Work to complete
In the records below, find each line containing the word "down" and copy it.
┄┄┄┄┄┄┄┄┄┄┄┄┄┄┄┄┄┄┄┄
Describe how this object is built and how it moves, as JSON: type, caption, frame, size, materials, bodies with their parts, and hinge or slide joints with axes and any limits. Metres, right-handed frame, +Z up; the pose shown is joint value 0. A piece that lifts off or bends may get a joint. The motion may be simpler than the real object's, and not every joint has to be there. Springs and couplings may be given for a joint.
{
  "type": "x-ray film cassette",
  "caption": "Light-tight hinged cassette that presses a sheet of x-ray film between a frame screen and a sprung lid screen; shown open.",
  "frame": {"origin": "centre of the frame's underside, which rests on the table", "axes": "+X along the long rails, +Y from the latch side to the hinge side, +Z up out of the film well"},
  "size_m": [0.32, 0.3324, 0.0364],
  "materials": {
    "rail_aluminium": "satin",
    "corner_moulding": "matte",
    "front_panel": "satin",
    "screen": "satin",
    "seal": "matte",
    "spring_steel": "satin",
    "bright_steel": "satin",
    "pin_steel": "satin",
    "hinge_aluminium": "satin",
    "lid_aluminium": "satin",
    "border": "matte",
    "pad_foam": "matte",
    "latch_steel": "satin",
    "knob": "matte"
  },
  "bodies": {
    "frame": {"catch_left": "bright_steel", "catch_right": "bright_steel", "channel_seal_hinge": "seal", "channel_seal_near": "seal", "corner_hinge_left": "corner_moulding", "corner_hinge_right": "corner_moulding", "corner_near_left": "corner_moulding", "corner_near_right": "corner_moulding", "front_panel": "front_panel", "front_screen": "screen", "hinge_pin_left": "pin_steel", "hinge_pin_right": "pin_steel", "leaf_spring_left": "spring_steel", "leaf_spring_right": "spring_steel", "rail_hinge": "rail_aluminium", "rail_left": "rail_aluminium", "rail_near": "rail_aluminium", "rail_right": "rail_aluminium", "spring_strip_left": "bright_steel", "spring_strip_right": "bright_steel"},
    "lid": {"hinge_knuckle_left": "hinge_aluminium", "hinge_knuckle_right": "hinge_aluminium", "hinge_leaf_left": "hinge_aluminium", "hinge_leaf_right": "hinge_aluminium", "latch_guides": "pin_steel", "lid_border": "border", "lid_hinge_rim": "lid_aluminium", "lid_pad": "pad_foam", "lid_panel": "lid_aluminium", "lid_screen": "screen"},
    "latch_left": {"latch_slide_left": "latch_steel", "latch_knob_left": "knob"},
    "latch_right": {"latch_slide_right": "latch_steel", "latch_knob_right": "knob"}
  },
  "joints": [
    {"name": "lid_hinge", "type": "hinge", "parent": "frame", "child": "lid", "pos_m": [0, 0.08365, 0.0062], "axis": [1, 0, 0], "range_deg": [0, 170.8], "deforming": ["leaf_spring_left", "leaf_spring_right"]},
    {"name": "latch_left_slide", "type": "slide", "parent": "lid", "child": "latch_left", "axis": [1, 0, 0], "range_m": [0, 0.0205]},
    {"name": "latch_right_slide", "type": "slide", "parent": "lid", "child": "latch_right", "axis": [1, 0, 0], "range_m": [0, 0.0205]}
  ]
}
┄┄┄┄┄┄┄┄┄┄┄┄┄┄┄┄┄┄┄┄
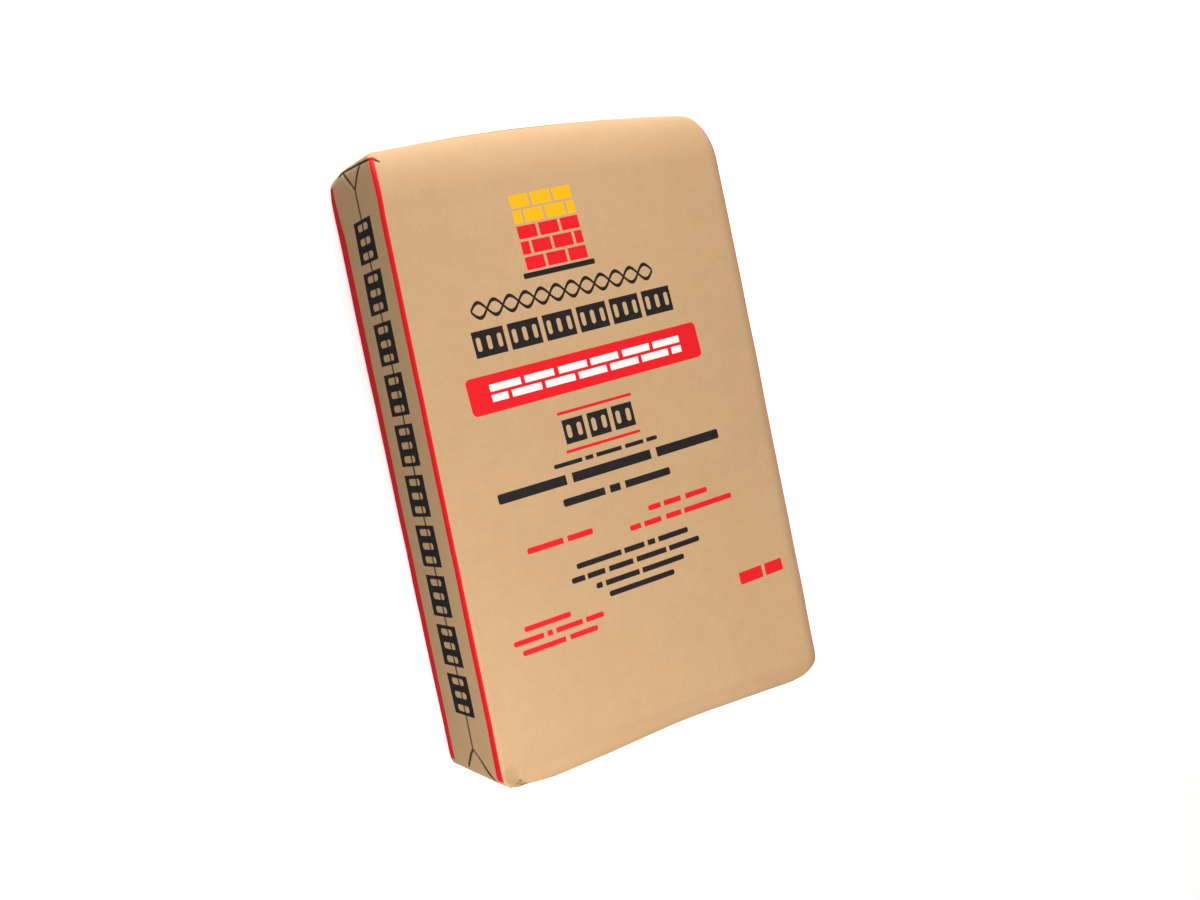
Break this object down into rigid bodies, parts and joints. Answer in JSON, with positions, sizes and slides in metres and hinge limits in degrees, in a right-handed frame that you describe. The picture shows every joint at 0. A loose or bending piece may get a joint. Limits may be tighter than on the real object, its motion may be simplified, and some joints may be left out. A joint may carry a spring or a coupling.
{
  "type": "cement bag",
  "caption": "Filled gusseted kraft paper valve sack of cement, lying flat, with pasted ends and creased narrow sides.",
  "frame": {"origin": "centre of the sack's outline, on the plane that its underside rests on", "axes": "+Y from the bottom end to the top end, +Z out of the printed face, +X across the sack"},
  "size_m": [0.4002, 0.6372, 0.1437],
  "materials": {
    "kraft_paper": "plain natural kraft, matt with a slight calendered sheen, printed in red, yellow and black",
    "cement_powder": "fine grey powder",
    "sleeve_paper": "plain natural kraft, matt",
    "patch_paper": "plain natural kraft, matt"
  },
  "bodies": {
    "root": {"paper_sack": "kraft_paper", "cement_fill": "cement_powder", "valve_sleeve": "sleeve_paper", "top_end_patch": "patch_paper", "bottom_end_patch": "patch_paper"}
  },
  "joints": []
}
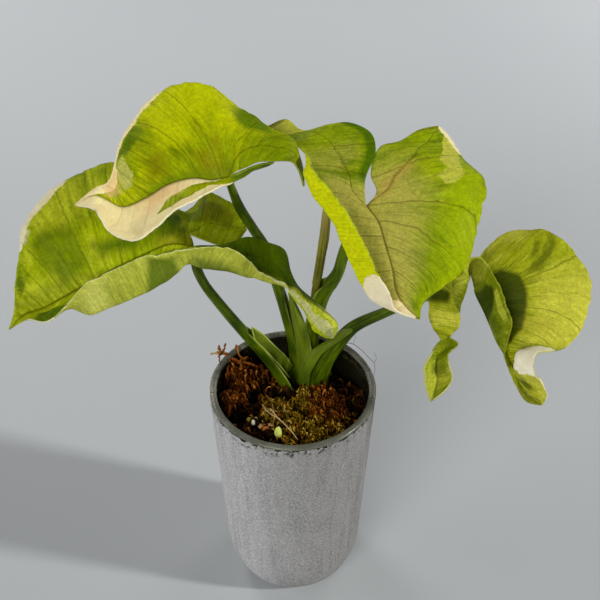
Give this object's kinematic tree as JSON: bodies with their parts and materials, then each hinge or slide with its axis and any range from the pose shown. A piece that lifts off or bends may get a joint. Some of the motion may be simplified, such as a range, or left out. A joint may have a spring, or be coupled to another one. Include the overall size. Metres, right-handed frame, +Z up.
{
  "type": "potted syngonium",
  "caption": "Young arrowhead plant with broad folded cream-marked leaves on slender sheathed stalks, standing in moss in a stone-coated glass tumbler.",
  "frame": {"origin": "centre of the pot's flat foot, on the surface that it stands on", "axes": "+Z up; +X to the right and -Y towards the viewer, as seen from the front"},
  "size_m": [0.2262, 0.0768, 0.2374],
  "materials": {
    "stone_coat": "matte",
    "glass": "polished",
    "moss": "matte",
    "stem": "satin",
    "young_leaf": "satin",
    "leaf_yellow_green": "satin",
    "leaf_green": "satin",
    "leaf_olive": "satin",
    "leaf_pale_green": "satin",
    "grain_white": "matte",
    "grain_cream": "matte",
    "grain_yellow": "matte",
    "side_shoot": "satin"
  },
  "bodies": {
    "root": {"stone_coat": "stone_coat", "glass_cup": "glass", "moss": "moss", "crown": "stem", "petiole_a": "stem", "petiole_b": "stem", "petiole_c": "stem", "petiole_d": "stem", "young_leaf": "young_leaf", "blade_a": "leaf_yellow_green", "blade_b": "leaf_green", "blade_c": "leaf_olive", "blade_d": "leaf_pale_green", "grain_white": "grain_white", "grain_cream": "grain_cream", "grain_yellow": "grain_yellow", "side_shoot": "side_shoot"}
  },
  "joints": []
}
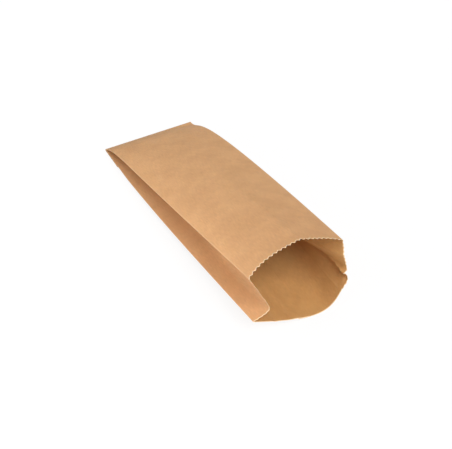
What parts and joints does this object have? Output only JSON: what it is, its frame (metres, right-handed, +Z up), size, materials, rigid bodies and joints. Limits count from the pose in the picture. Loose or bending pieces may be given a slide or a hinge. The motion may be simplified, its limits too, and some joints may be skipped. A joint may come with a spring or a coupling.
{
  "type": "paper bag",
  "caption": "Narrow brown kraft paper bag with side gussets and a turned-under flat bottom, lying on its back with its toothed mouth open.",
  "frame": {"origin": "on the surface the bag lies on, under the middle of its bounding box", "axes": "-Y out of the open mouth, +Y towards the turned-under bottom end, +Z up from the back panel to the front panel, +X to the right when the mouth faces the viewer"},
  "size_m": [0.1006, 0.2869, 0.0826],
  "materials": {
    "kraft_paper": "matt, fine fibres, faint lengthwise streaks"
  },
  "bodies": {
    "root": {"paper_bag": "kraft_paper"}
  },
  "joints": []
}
┄┄┄┄┄┄┄┄┄┄┄┄┄┄┄┄┄┄┄┄
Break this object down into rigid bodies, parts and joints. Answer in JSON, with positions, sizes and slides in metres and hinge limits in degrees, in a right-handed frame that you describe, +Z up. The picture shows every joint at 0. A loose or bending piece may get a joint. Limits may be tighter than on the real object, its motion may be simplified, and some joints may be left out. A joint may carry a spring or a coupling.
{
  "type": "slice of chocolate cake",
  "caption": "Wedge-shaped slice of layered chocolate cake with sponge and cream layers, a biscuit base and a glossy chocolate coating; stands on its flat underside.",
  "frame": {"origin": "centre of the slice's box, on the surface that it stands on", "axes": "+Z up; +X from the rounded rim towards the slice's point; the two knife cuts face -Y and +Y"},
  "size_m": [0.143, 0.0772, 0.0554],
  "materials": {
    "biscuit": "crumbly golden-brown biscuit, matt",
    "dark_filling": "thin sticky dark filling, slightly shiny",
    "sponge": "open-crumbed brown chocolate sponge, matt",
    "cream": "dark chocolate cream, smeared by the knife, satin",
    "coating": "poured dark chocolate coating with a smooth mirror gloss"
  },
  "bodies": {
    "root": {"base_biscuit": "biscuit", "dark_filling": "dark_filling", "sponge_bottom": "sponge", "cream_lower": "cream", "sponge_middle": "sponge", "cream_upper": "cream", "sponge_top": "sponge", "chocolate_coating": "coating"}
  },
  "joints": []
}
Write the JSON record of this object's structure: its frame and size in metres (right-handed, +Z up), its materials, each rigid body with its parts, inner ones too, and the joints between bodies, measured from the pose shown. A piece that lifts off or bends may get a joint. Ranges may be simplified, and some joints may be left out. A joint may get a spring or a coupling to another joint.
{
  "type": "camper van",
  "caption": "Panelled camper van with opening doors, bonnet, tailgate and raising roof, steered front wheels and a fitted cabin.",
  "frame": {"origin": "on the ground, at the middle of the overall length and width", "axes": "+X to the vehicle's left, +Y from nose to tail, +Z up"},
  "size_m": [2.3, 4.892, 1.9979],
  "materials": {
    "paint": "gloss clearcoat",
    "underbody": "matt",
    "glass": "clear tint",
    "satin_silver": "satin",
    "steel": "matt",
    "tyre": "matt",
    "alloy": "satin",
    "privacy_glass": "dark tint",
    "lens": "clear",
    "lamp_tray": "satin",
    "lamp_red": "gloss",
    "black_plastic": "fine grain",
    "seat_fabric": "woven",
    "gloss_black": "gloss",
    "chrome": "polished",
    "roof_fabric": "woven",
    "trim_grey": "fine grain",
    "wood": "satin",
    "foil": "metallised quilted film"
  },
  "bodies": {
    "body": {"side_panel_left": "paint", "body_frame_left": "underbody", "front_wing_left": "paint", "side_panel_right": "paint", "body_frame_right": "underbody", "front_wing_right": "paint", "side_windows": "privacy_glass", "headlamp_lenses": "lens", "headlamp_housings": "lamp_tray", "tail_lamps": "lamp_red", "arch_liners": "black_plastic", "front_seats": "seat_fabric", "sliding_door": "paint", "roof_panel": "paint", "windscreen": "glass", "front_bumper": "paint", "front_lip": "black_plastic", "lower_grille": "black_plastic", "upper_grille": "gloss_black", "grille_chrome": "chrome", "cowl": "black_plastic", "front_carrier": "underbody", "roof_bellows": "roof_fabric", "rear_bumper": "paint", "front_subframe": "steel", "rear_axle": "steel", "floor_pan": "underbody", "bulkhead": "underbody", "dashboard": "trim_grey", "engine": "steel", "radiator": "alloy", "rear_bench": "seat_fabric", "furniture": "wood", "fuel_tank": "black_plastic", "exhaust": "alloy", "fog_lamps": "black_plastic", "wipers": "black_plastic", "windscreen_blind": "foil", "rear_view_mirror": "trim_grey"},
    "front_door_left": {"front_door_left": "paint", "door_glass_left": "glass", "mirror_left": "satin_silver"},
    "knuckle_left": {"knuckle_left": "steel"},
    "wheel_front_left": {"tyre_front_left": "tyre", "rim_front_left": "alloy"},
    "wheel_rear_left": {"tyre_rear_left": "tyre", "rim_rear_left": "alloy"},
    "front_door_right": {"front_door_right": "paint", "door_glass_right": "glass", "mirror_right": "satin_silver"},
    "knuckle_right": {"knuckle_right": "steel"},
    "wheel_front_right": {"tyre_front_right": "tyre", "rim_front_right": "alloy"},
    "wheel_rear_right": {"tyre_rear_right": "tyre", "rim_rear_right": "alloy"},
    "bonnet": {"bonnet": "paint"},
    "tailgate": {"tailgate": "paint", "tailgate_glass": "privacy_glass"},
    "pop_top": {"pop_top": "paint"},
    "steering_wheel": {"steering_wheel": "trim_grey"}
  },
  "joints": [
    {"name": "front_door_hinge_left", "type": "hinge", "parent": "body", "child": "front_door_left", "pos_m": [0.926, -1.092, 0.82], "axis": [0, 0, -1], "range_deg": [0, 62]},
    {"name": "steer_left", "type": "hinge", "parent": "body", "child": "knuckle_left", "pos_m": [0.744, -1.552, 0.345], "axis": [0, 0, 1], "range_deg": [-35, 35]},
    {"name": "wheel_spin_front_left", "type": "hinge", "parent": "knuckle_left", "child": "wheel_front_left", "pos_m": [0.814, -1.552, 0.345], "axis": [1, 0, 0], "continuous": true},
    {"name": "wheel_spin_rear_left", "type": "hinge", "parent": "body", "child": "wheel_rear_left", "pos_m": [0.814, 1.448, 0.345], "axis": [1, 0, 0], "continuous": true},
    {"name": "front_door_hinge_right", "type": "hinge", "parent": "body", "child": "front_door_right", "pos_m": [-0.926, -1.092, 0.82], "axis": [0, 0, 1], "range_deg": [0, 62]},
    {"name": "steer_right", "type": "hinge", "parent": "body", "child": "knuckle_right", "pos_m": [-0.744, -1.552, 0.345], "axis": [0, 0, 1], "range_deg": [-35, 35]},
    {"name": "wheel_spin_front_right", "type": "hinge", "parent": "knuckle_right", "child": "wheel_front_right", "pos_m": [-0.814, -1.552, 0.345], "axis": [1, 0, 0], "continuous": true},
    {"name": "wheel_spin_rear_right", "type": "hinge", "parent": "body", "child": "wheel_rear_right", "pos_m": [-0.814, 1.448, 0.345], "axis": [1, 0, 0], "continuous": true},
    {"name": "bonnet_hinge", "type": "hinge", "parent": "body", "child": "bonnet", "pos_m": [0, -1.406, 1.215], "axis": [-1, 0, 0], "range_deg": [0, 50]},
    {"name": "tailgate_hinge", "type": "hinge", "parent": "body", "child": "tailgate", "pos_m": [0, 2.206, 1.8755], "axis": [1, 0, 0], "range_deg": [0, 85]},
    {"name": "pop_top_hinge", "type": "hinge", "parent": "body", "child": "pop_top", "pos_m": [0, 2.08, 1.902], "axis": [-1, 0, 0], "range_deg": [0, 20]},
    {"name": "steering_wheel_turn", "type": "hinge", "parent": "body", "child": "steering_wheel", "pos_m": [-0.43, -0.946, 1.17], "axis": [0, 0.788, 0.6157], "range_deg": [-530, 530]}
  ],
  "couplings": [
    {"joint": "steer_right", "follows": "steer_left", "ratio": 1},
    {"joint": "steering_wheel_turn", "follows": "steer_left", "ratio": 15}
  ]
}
┄┄┄┄┄┄┄┄┄┄┄┄┄┄┄┄┄┄┄┄
Response to this task
Break this object down into rigid bodies, parts and joints. Answer in JSON, with positions, sizes and slides in metres and hinge limits in degrees, in a right-handed frame that you describe. The picture shows every joint at 0. A loose or bending piece may get a joint. Limits may be tighter than on the real object, its motion may be simplified, and some joints may be left out. A joint may carry a spring or a coupling.
Break this object down into rigid bodies, parts and joints. Answer in JSON, with positions, sizes and slides in metres and hinge limits in degrees, in a right-handed frame that you describe, +Z up. The picture shows every joint at 0. A loose or bending piece may get a joint. Limits may be tighter than on the real object, its motion may be simplified, and some joints may be left out. A joint may carry a spring or a coupling.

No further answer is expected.